Two songs complete Side 1, ‘Stealin’ Time’ and ‘Rickety Ol’ Bridge’, and both deal with an emotional fall, an ending of the relationship that has been built up so far. The first is intimate, conflicted and aching, “How does a heart open / And then close again”, a line that Slim seems to cry as much as sing. This is the first major emotional fracture of the album and the music becomes thoughtful, acoustic, mournful, a weaving of Slim’s voice at his most vulnerable, guitar and violin. ‘Rickety Ol’ Bridge’ is a dark, powerful number, both lyrically and musically. The lyrics are wry and quietly fatalistic. “There’s a rickety ol’ bridge between heaven and hell”; and the music is country noir. Here is the turning point between chaos and reckoning.

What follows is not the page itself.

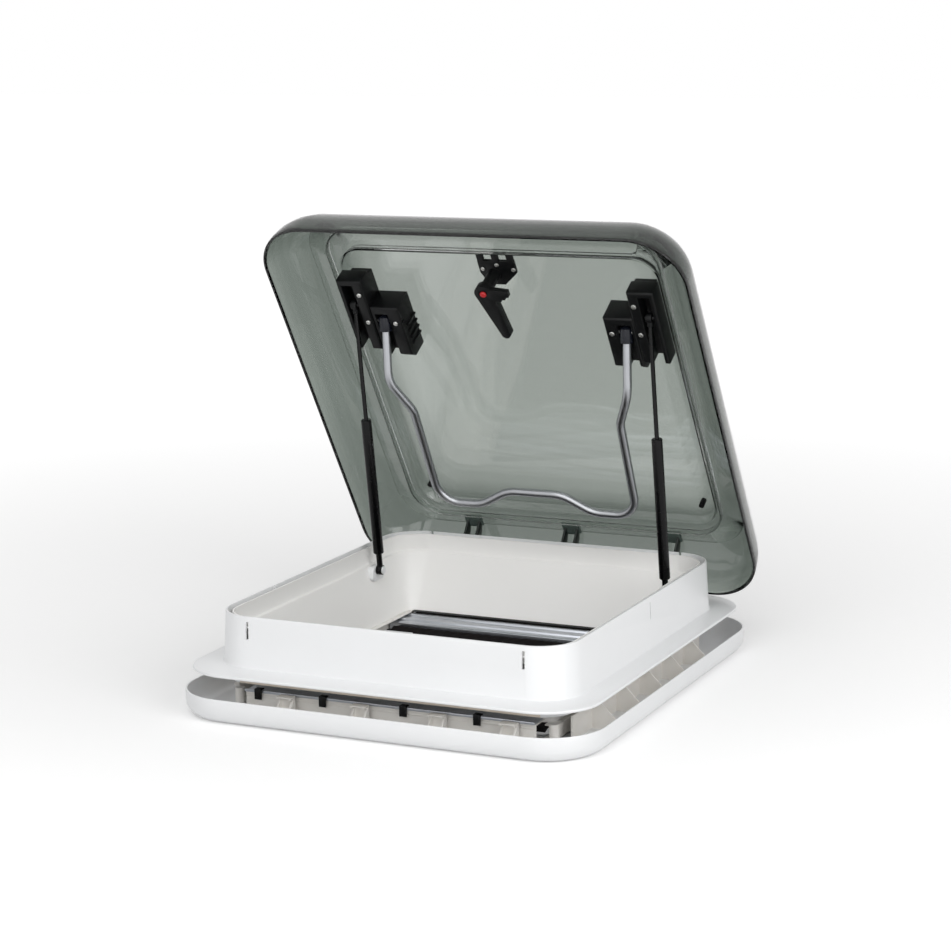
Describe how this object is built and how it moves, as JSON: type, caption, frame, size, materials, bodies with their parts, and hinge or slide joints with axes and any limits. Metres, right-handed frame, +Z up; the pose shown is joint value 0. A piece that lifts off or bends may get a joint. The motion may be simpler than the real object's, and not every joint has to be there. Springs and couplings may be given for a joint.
{
  "type": "caravan roof vent",
  "caption": "White caravan roof vent with its smoked double lid held open on gas struts, pull bow, turn latch and fly screen",
  "frame": {"origin": "centre of the ceiling tray's four corner screw holes, on the tray's room-side face", "axes": "+Z up through the roof, +X along the lid's hinge, +Y from the latch side to the hinge side"},
  "size_m": [0.6164, 0.6808, 0.6261],
  "materials": {
    "white_plastic": "smooth moulded white plastic",
    "black_plastic": "fine matt moulded black plastic",
    "black_rubber": "soft black lip",
    "clear_seal": "translucent grey seal",
    "smoked_acrylic": "clear acrylic with a smoke tint",
    "satin_aluminium": "satin anodised",
    "black_painted_steel": "gloss black paint and black rod",
    "zinc_steel": "bright zinc plate",
    "red_plastic": "smooth red plastic",
    "screen_mesh": "fine dark fly mesh, lightly folded",
    "blackout_fabric": "folded blackout cloth, grey on the room side"
  },
  "bodies": {
    "frame": {"upstand_frame": "white_plastic", "shaft_lining": "white_plastic", "ceiling_tray": "white_plastic", "hinge_bracket_left": "white_plastic", "hinge_bracket_mid": "white_plastic", "hinge_bracket_right": "white_plastic", "strut_foot_left": "white_plastic", "strut_foot_right": "white_plastic", "roof_clamps": "white_plastic", "latch_striker": "white_plastic", "front_cassette": "white_plastic", "rear_cassette": "white_plastic", "guide_rail_left": "black_plastic", "guide_rail_right": "black_plastic", "front_clips": "black_plastic", "rear_clips": "black_plastic", "front_rail": "satin_aluminium", "rear_rail": "satin_aluminium", "rear_lip_seal": "black_rubber", "hinge_pins": "zinc_steel", "foot_screws": "zinc_steel", "clamp_screws": "zinc_steel", "fly_screen": "screen_mesh", "blackout_blind": "blackout_fabric"},
    "lid": {"lid_dome": "smoked_acrylic", "lid_pane": "smoked_acrylic", "lid_seal": "clear_seal", "lid_hinge_left": "black_plastic", "lid_hinge_mid": "black_plastic", "lid_hinge_right": "black_plastic", "strut_block_left": "black_plastic", "strut_block_right": "black_plastic", "bow_block_left": "black_plastic", "bow_block_right": "black_plastic", "block_screws": "zinc_steel", "latch_base": "black_plastic", "latch_screws": "zinc_steel", "pane_pegs": "black_plastic"},
    "bow": {"bow_tube": "satin_aluminium", "bow_cap_left": "black_plastic", "bow_cap_right": "black_plastic", "bow_pins": "zinc_steel"},
    "lever": {"latch_lever": "black_plastic"},
    "release_button": {"latch_button": "red_plastic"},
    "screen_bar_slider": {"screen_bar": "satin_aluminium"},
    "blind_bar_slider": {"blind_bar": "satin_aluminium"},
    "strut_cylinder_left_body": {"strut_cylinder_left": "black_painted_steel"},
    "strut_rod_left_body": {"strut_rod_left": "black_painted_steel", "strut_end_left": "black_plastic"},
    "strut_cylinder_right_body": {"strut_cylinder_right": "black_painted_steel"},
    "strut_rod_right_body": {"strut_rod_right": "black_painted_steel", "strut_end_right": "black_plastic"}
  },
  "joints": [
    {"name": "lid_hinge", "type": "hinge", "parent": "frame", "child": "lid", "pos_m": [0, 0.311, 0.089], "axis": [1, 0, 0], "range_deg": [0, 57.5]},
    {"name": "bow_hinge", "type": "hinge", "parent": "lid", "child": "bow", "pos_m": [0, 0.10752, 0.46981], "axis": [1, 0, 0], "range_deg": [0, 15]},
    {"name": "lever_turn", "type": "hinge", "parent": "lid", "child": "lever", "pos_m": [-0.006, 0.06735, 0.52543], "axis": [0, -0.8434, -0.5373], "range_deg": [0, 90]},
    {"name": "button_press", "type": "slide", "parent": "lever", "child": "release_button", "axis": [0, 0.8434, 0.5373], "range_m": [0, 0.002], "stiffness_N_per_m": 400},
    {"name": "strut_turn_left", "type": "hinge", "parent": "frame", "child": "strut_cylinder_left_body", "pos_m": [-0.22, 0.15, 0.1], "axis": [1, 0, 0], "range_deg": [0, 77.6]},
    {"name": "strut_stroke_left", "type": "slide", "parent": "strut_cylinder_left_body", "child": "strut_rod_left_body", "axis": [0, -0.1431, 0.9897], "range_m": [-0.0996, 0]},
    {"name": "strut_turn_right", "type": "hinge", "parent": "frame", "child": "strut_cylinder_right_body", "pos_m": [0.22, 0.15, 0.1], "axis": [1, 0, 0], "range_deg": [0, 77.6]},
    {"name": "strut_stroke_right", "type": "slide", "parent": "strut_cylinder_right_body", "child": "strut_rod_right_body", "axis": [0, -0.1431, 0.9897], "range_m": [-0.0996, 0]},
    {"name": "screen_slide", "type": "slide", "parent": "frame", "child": "screen_bar_slider", "axis": [0, -1, 0], "range_m": [0, 0.4], "deforming": ["fly_screen"]},
    {"name": "blind_slide", "type": "slide", "parent": "frame", "child": "blind_bar_slider", "axis": [0, -1, 0], "range_m": [0, 0.4], "deforming": ["blackout_blind"]}
  ],
  "couplings": [
    {"joint": "blind_slide", "follows": "screen_slide", "ratio": 1},
    {"joint": "strut_turn_left", "follows": "lid_hinge", "ratio": 1.3482},
    {"joint": "strut_stroke_left", "follows": "lid_hinge", "m_per_rad": -0.09907},
    {"joint": "strut_turn_right", "follows": "lid_hinge", "ratio": 1.3482},
    {"joint": "strut_stroke_right", "follows": "lid_hinge", "m_per_rad": -0.09907}
  ]
}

Side 2 begins with ‘Strange Companion’. The emotional debris of the end of Side 1 is being blown away, this time accompanied by pure rock and roll, with guitar chords, jangly piano, great bass line and drums. The lyrics are detached, disillusioned and confrontational, “And I’m your strange companion / You seem so glad to have one / My way, my way / Your desperation is a soul sickness baby”. Follow-up ‘Possessive’ provides one of the album’s most mature moments, jealousy acknowledged without apology or denial. “Now don’t you worry about a boy like me / Well I don’t fuck around with honesty / So either love me, baby / Or set me free” turned into a singalong number. But maturity is followed by grief. ‘Lord’, which is appropriately prayer-like in its performance, is the aftermath of love. As with all grief there is pain: “I stumbled, and I fell”, desperate hope: “Still hoping you’d come protect me” and contradiction: “You’ve turned the world full of shit / Made it a little bit kinder”.
‘Haunted Man’, one of the album’s many highpoints, is both reflective and resilient. Musically, there are echoes of Jason Isbell, guitar-led but with some thoughtful quietness and harmonies in the background. Lyrically, while ghosts remain they are no longer in control – “And I’m tired of being a haunted man / But I keep on holdin’, holdin’ on”.
The final two songs on the album build on the endurance expressed in ‘Haunted Man’ and offer some peace. ‘Dance on Thru’ suggests that joy can be relearnt and can be an act of courage. Hope may be approached gently but it is present and has the anthemic line, “Give your heart a chance to dance on thru”. ‘Engine 99’ is a liberating, utopian ending which is musically uplifting. The drums even manage to sound like an engine. The closing vision can be seen in the words, “Please don’t despair / Just follow me there / It’s our choice / And we’re gonna take our time”.
“The Dreamin’ Kind” album traces a full arc from chaos, to commitment, to loss, to endurance, to chosen peace. It’s deeply human, never polished and grounded in the belief that how you live matters more than where you end up. This narrative is supported by a performance of real energy and complete commitment – a brilliant salve to any festive fug. It might be too early to make a claim for album of the year, it might not. “The Dreamin’ Kind” should be up there as a contender.